Adeta karakol haline çevrilen Dersim’de güvenlik adı altındaki ablukaya dikkat çeken Temelli, “Bugün bu ülkenin rejimi nedir diye görmek isteyen gelsin Dersim’i görsün. Her yerde kalekollar, gözetleme noktaları. Sanırsınız ki bir savaş platosu kurulmuş, savaş senaryosu hazırlanıyor” dedi. Temelli, “Kimliğimize sahip çıkarak faşizmi geriletmeli ve Türkiye’yi demokratikleştirmeliyiz” diye konuştu.
“ÇOCUKLARIMIZIN GELECEĞİNİN YOK EDİLMESİNE KARŞI DURACAĞIZ”

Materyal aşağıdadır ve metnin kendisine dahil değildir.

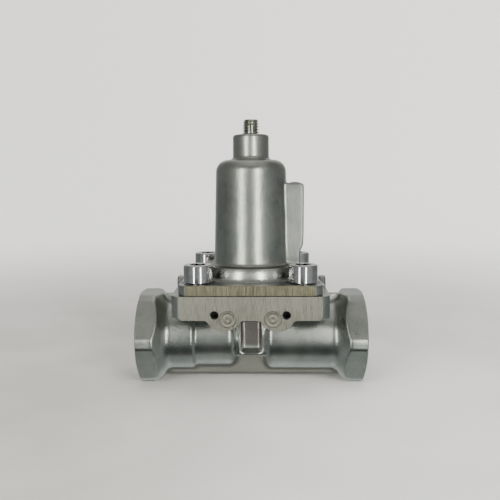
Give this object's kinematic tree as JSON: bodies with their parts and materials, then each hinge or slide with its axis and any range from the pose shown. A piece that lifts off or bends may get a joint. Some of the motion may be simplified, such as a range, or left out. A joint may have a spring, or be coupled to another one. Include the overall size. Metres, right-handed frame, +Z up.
{
  "type": "diaphragm valve",
  "caption": "Adjustable spring-loaded diaphragm overflow valve: two in-line threaded ports with hexagon ends, a flanged body, a tall spring cap and an adjusting screw.",
  "frame": {"origin": "middle of the base: between the two port faces and the two flange faces, at the level of the hexagons' lower flats", "axes": "+Z up along the spring cap and adjusting screw; X along the ports, inlet at -X and outlet at +X; the side with the two plugs faces -Y"},
  "size_m": [0.083, 0.0496, 0.0953],
  "materials": {
    "cast_alloy": "satin die-cast, faintly streaked",
    "bright_zinc": "bright zinc-plated steel",
    "yellow_zinc": "yellow-passivated zinc on steel",
    "spring_steel": "oiled spring steel",
    "brass": "turned brass",
    "rubber": "black nitrile rubber, matt",
    "nylon": "natural moulded nylon"
  },
  "bodies": {
    "housing": {"valve_body": "cast_alloy", "spring_cap": "cast_alloy", "cap_screw_front_left": "bright_zinc", "cap_screw_front_right": "bright_zinc", "cap_screw_rear_left": "bright_zinc", "cap_screw_rear_right": "bright_zinc", "passage_plug_left": "bright_zinc", "passage_plug_right": "bright_zinc", "seat_ring": "brass", "seat_o_ring": "rubber", "diaphragm": "rubber", "main_spring": "spring_steel", "check_spring": "spring_steel", "check_retainer": "bright_zinc", "retaining_ring": "spring_steel"},
    "lift_plate": {"diaphragm_plate": "bright_zinc", "diaphragm_rivet": "bright_zinc"},
    "spring_seat": {"upper_spring_seat": "bright_zinc"},
    "adjuster": {"adjusting_screw": "yellow_zinc"},
    "check_valve": {"check_disc": "nylon", "check_seal": "rubber"}
  },
  "joints": [
    {"name": "diaphragm_lift", "type": "slide", "parent": "housing", "child": "lift_plate", "axis": [0, 0, 1], "range_m": [0, 0.0022], "stiffness_N_per_m": 14600, "deforming": ["main_spring", "diaphragm"]},
    {"name": "spring_seat_slide", "type": "slide", "parent": "housing", "child": "spring_seat", "axis": [0, 0, -1], "range_m": [-0.0015, 0.003], "deforming": ["main_spring"]},
    {"name": "adjusting_screw_turn", "type": "hinge", "parent": "spring_seat", "child": "adjuster", "pos_m": [0, 0, 0.07383], "axis": [0, 0, -1], "range_deg": [-545, 1085]},
    {"name": "check_valve_lift", "type": "slide", "parent": "housing", "child": "check_valve", "axis": [1, 0, 0], "range_m": [0, 0.0035], "stiffness_N_per_m": 430, "deforming": ["check_spring"]}
  ],
  "couplings": [
    {"joint": "adjusting_screw_turn", "follows": "spring_seat_slide", "rad_per_m": 6283.2}
  ]
}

Dersim’deki doğa talanına dikkat çeken Temelli, “Enerji ihtiyacı olduğu için baraj yapmıyorlar. Kendi cepleri dolsun diye doğamızı talan ediyorlar, yayla yasakları getiriyorlar, tarımı öldürüyorlar ormanlarımızı yakıyorlar. Topyekün bir savaş politikası” diye konuştu. Ovacık’taki patlamadan yaşamlarını yitiren Ayaz ve Nupelda kardeşleri anan Temelli, “Bu ülkede on binlerce mayın var. Bugüne kadar binlerce çocuğumuz bu savaşta kaybettik. Sorumluları yok, yargılanmıyor. Çocuklarımızın geleceğinin bu savaşta yok edilmesine mutlaka karşı duracağız. Bu isimleri unutmayalım, unutulmasına izin vermeyelim, hesap soralım” vurgusunda bulundu.
“XIZIR YARDIMCIMIZ OLSUN”
“İçinde bulunduğumuz koşullar çürümeyi ifade ediyor” diyen Temelli, şöyle devam etti: “Tüm bu enkazı kaldırabilir, bu köhne düzenden kurtulabiliriz. Demokratik bir anayasayla Türkiye’nin önünü açacağız. Bu mücadelemizle iktidarı değiştireceğiz. Bunun için yan yana gelmeliyiz, hep birlikte mücadele etmeliyiz. Dersim’de olduğu gibi Türkiye’nin her yerinde bu mücadeleyi hep birlikte kazanacağız. Xızır yar ve yardımcımız olsun.”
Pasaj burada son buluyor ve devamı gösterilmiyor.